• DATA EXTRACT:
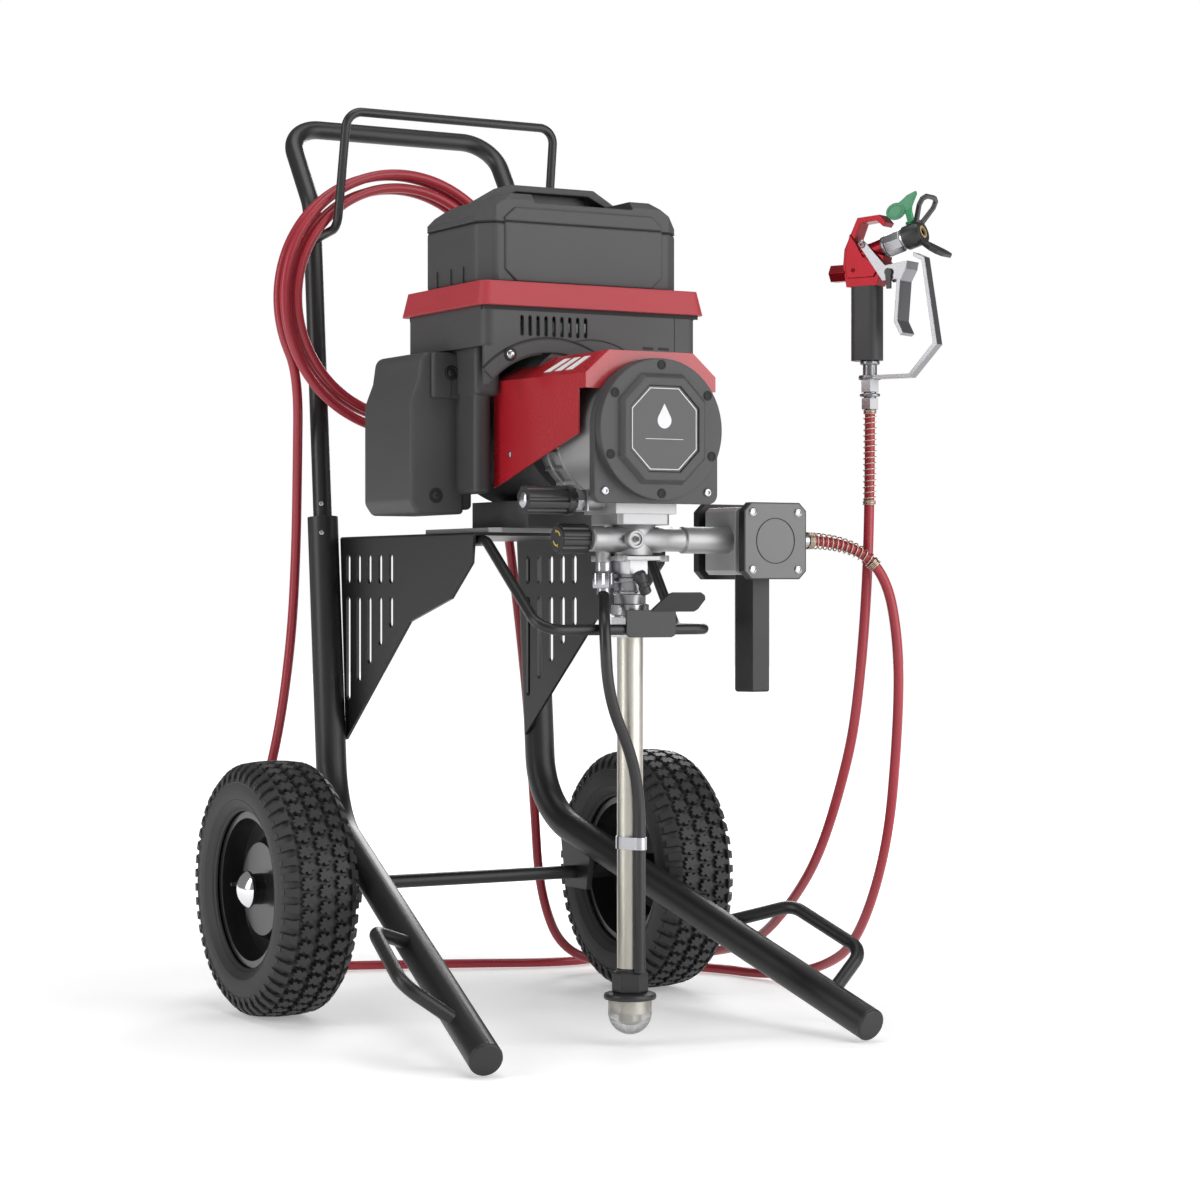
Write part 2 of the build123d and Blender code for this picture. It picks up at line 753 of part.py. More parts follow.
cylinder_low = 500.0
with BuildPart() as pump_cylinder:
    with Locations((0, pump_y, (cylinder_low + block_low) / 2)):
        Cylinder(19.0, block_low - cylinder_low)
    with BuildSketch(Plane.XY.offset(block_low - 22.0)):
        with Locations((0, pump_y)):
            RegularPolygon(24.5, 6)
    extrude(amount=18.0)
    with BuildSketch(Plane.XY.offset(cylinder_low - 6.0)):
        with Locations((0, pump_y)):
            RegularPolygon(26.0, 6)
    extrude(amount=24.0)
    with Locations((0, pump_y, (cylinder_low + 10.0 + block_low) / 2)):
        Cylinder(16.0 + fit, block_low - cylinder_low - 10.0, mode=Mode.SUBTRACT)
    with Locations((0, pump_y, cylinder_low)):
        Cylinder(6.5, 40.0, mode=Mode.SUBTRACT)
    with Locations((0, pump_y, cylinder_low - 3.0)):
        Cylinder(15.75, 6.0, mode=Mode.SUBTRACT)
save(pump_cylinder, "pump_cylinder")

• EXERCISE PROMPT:
Please reproduce the entire listing, exactly as shown.

• CORRECT OUTPUT:
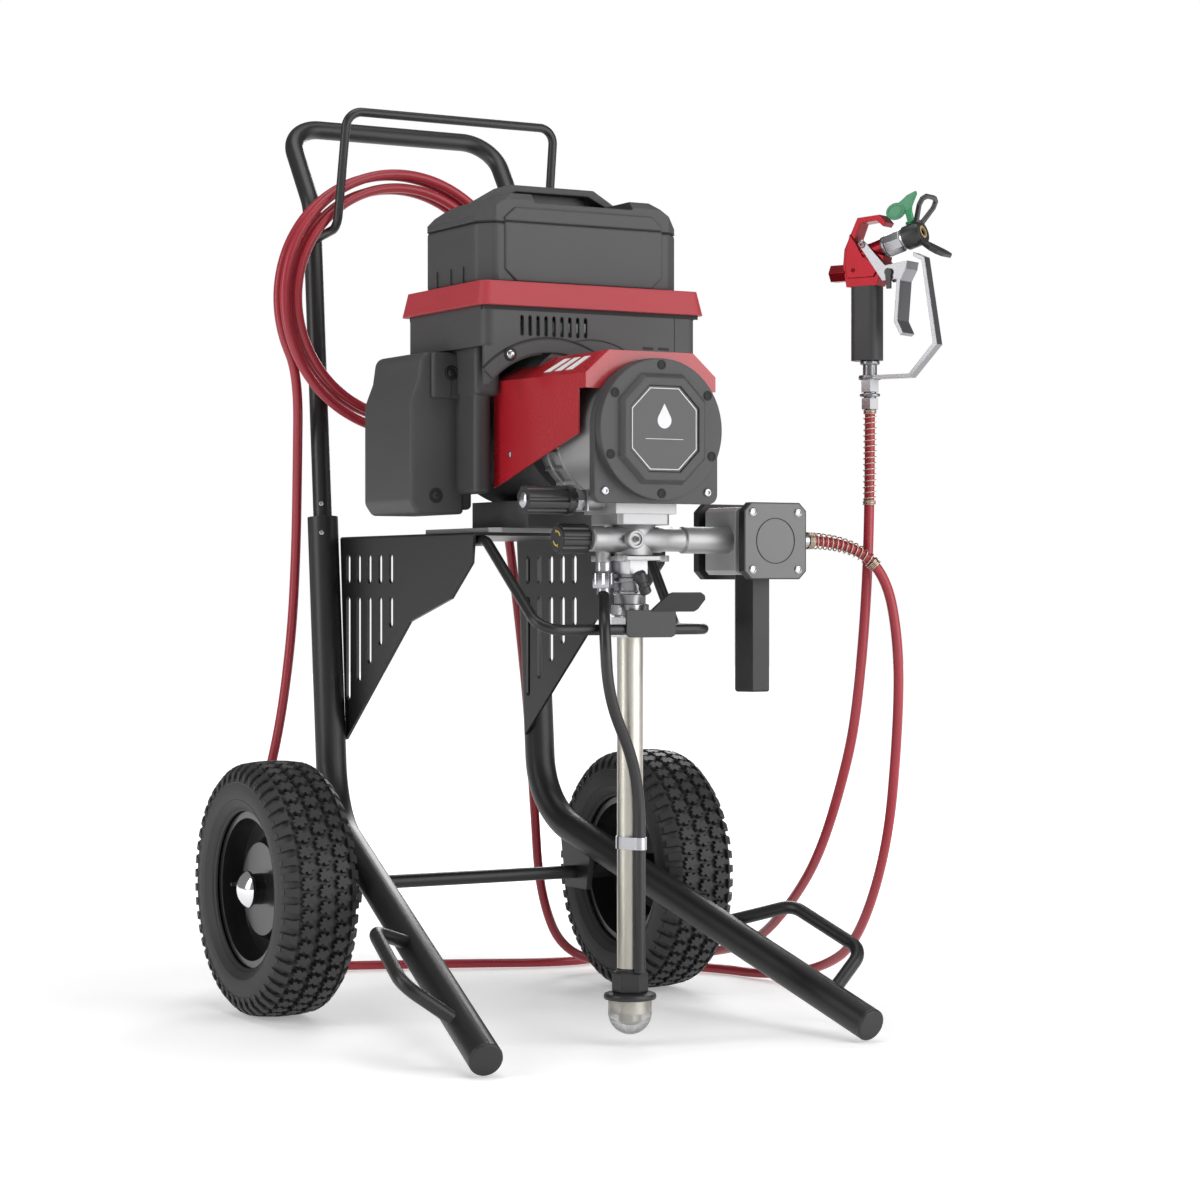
Write part 2 of the build123d and Blender code for this picture. It picks up at line 753 of part.py. More parts follow.
cylinder_low = 500.0
with BuildPart() as pump_cylinder:
    with Locations((0, pump_y, (cylinder_low + block_low) / 2)):
        Cylinder(19.0, block_low - cylinder_low)
    with BuildSketch(Plane.XY.offset(block_low - 22.0)):
        with Locations((0, pump_y)):
            RegularPolygon(24.5, 6)
    extrude(amount=18.0)
    with BuildSketch(Plane.XY.offset(cylinder_low - 6.0)):
        with Locations((0, pump_y)):
            RegularPolygon(26.0, 6)
    extrude(amount=24.0)
    with Locations((0, pump_y, (cylinder_low + 10.0 + block_low) / 2)):
        Cylinder(16.0 + fit, block_low - cylinder_low - 10.0, mode=Mode.SUBTRACT)
    with Locations((0, pump_y, cylinder_low)):
        Cylinder(6.5, 40.0, mode=Mode.SUBTRACT)
    with Locations((0, pump_y, cylinder_low - 3.0)):
        Cylinder(15.75, 6.0, mode=Mode.SUBTRACT)
save(pump_cylinder, "pump_cylinder")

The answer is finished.